El problema es aún más extremo en Europa. En un vano intento por ganar la confianza de los mercados financieros, un país tras otro se ha visto obligado a seguir contraproducentes políticas de austeridad para recibir el apoyo del Fondo Monetario Internacional y el Banco Central Europeo. Sin embargo, exigir profundos recortes fiscales, privatizaciones y otras reformas estructurales del tipo que Grecia ha tenido que asumir arriesga un mayor desempleo y más recesión. Una de las razones de que los diferenciales de las tasas de interés en los mercados financieros sigan siendo altos es que las perspectivas de crecimiento de los agobiados países de la zona del euro parecen muy débiles.
También en este caso, no es difícil discernir las líneas generales de una solución. Los países más fuertes en la zona euro deben permitir que estos diferenciales se estrechen, al garantizar la nueva deuda de países como Grecia e Italia a través de la emisión de eurobonos, por ejemplo. A cambio, los países con altos niveles de endeudamiento deben comprometerse a programas plurianuales de reestructuración de las instituciones fiscales y a mejorar la competitividad, reformas que solo se pueden implementar y dar frutos en el mediano plazo.
Pero, una vez más, para ello se requiere un compromiso creíble con un trato que implica la promesa de un comportamiento futuro a cambio de algo que se recibe hoy. Podemos disculpar a los políticos alemanes y su electorado si dudan de que los futuros gobiernos griegos, irlandeses, portugueses cumplan con los compromisos de sus autoridades. Ello explica el callejón sin salida de una eurozona sumida cada vez más en un círculo vicioso de alto endeudamiento y austeridad económica.

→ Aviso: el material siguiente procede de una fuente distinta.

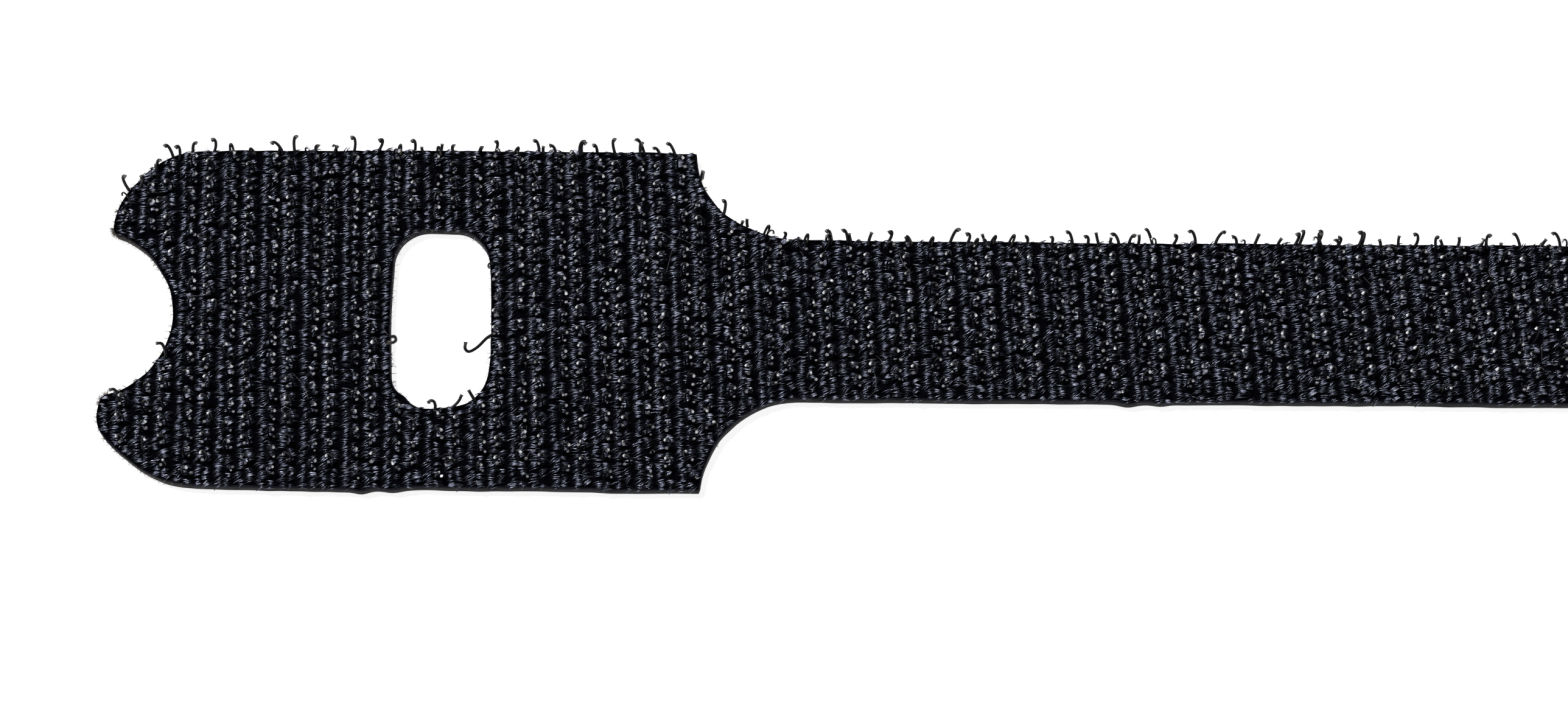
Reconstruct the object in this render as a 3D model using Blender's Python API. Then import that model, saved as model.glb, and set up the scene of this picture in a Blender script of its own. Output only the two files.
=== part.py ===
"""Hook and loop cable tie, die-cut from two tapes bonded back to back.

The tie lies flat on its loop face with the hooks up: the slotted head points
to -X, the strap runs to its round tail at +X, and +Z is up.  The origin is
under the middle of the tie, on the surface that it lies on.  All lengths are
in metres.  The part is two solids: loop_tape below, and hook_tape above it,
which is a ribbed woven ground with its monofilament hooks.
"""

import math

import bmesh
import bpy

# Outline of the cut, seen from above
TIE_LENGTH = 0.200
STRAP_WIDTH = 0.012
HEAD_LENGTH = 0.0414
HEAD_WIDTH = 0.0254
HEAD_CORNER_RADIUS = 0.0059

# Fishtail notch in the end of the head, and the two tips beside it
NOTCH_DEPTH = 0.0048
NOTCH_RADIUS = 0.0064
TIP_RADIUS = 0.0006

# Slot that the strap is threaded through
SLOT_FROM_END = 0.0235
SLOT_WIDTH = 0.00705
SLOT_LENGTH = 0.0138
SLOT_CORNER_RADIUS = 0.0027

# The two tapes and the ribs of the woven one
LOOP_TAPE_THICKNESS = 0.00065
HOOK_TAPE_THICKNESS = 0.00055
RIB_PITCH = 0.000725
GROOVE_DEPTH = 0.00018
WEAVE_SKEW = math.radians(3.0)

# Hooks: rows along the ribs, each with its hooks turned against the next row
RIBS_PER_HOOK_ROW = 4
HOOK_PITCH = 0.0034
HOOK_HEIGHT = 0.00145
HOOK_REACH = 0.0007
HOOK_DROP = 0.0006
HOOK_ROOT = 0.0002
MONOFILAMENT = 0.00024
HOOK_EDGE_MARGIN = 0.0003
HOOK_SEAT_MARGIN = 0.00006

# Facets
ARC_STEP = math.radians(9.0)
FILAMENT_SIDES = 3

CUTTER_OVERLAP = 0.001
HEAD_END = -TIE_LENGTH / 2
TAIL_END = TIE_LENGTH / 2
CLOTH_TOP = HOOK_TAPE_THICKNESS


def clear_scene():
    """Remove every object that the scene starts with."""
    for obj in list(bpy.data.objects):
        bpy.data.objects.remove(obj, do_unlink=True)


def cloth_material(name, colour, roughness):
    """A plain dyed nylon."""
    material = bpy.data.materials.new(name)
    material.use_nodes = True
    shader = material.node_tree.nodes["Principled BSDF"]
    shader.inputs["Base Color"].default_value = (*colour, 1.0)
    shader.inputs["Roughness"].default_value = roughness
    shader.inputs["Metallic"].default_value = 0.0
    return material


def arc(centre_x, centre_y, radius, start, end):
    """Points along an arc from one angle to another, both ends included."""
    steps = max(2, math.ceil(abs(end - start) / ARC_STEP))
    angles = [start + (end - start) * step / steps for step in range(steps + 1)]
    return [(centre_x + radius * math.cos(a), centre_y + radius * math.sin(a)) for a in angles]


def cut_outline():
    """The tie's outer edge, from the bottom of the notch round to the tail and back."""
    half_head = HEAD_WIDTH / 2
    half_strap = STRAP_WIDTH / 2
    notch_x = HEAD_END + NOTCH_DEPTH - NOTCH_RADIUS
    tip_x = HEAD_END + TIP_RADIUS
    tip_y = math.sqrt((NOTCH_RADIUS + TIP_RADIUS) ** 2 - (tip_x - notch_x) ** 2)
    tip_angle = math.atan2(tip_y, tip_x - notch_x)
    corner = min(HEAD_CORNER_RADIUS, half_head - tip_y)
    shoulder_x = HEAD_END + HEAD_LENGTH
    shoulder = half_head - half_strap

    upper = arc(notch_x, 0.0, NOTCH_RADIUS, 0.0, tip_angle)
    upper += arc(tip_x, tip_y, TIP_RADIUS, tip_angle + math.pi, math.pi)[1:]
    upper += arc(HEAD_END + corner, half_head - corner, corner, math.pi, math.pi / 2)
    upper += arc(shoulder_x + shoulder, half_head, shoulder, math.pi, 1.5 * math.pi)
    upper += arc(TAIL_END - half_strap, 0.0, half_strap, math.pi / 2, 0.0)
    lower = [(x, -y) for x, y in reversed(upper[1:-1])]
    return upper + lower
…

A menudo las democracias enfrentan el problema de lograr compromisos de futuros políticos al delegar la toma de decisiones en organismos cuasi-independientes y administrados por funcionarios ajenos de la política del día a día. Los bancos centrales independientes son el ejemplo arquetípico. Mediante la puesta de la política monetaria en manos de banqueros centrales a quienes no se les puede decir qué hacer, en la práctica los políticos se atan de manos (y, como resultado, obtienen una menor inflación.)
Desgraciadamente, los políticos de EE.UU. y Europa no han podido demostrar una imaginación similar cuando se trata de políticas fiscales. Podrían haber evitado lo peor de la crisis mediante la implementación de nuevos mecanismos que hicieran más predecibles la deuda pública y el rumbo futuro de los equilibrios fiscales.
En comparación con la política monetaria, la política fiscal es infinitamente más compleja, ya que implica muchos más 'toma y daca' entre intereses en conflicto. Por ello, una autoridad fiscal independiente que siga el modelo de un banco central independiente no es factible ni deseable. Sin embargo, ciertas decisiones fiscales y, en especial, el nivel del déficit sí se pueden delegar a un comité independiente.
Una entidad así fijaría la máxima diferencia entre el gasto público y los ingresos a la luz del ciclo económico y los niveles de deuda, dejando que el tamaño total del sector público, su composición y las tasas de impuestos se resuelvan a través del debate político. Crear un organismo de este tipo en EE.UU. ayudaría mucho a recobrar el sentido común en la formulación de políticas fiscales del país.
Europa, por su parte, necesita dar pasos resueltos hacia la unificación fiscal para que la eurozona pueda sobrevivir. La eliminación de la capacidad de los gobiernos nacionales de caer en grandes déficits y endeudarse a voluntad es la necesaria contrapartida de una garantía solidaria de las deudas soberanas y las facilidades de crédito que existen hoy en día.
Sin embargo, esto no puede significar que la política fiscal de, por ejemplo, Grecia o Italia, se determinaría en Berlín. Una política fiscal común implica que los líderes electos de Grecia e Italia tendrían también algo que decir sobre las medidas fiscales alemanas. Si bien se reconoce cada vez más la necesidad de la unificación fiscal, no está claro si los líderes europeos están dispuestos a enfrentarse de manera decidida a su lógica política última. Si a los alemanes les resulta difícil de digerir la idea de compartir una comunidad política con los griegos, bien podría ocurrir que rechazaran de plano una unión económica.
Se dice que la política es el arte de lo posible, pero las posibilidades están determinadas por nuestras decisiones tanto como por nuestras circunstancias. Tal como están las cosas, cuando las generaciones futuras vuelvan la mirada hacia nuestros gobernantes desde una perspectiva histórica, lo más probable es que les reprochen sobre todo su falta de imaginación institucional.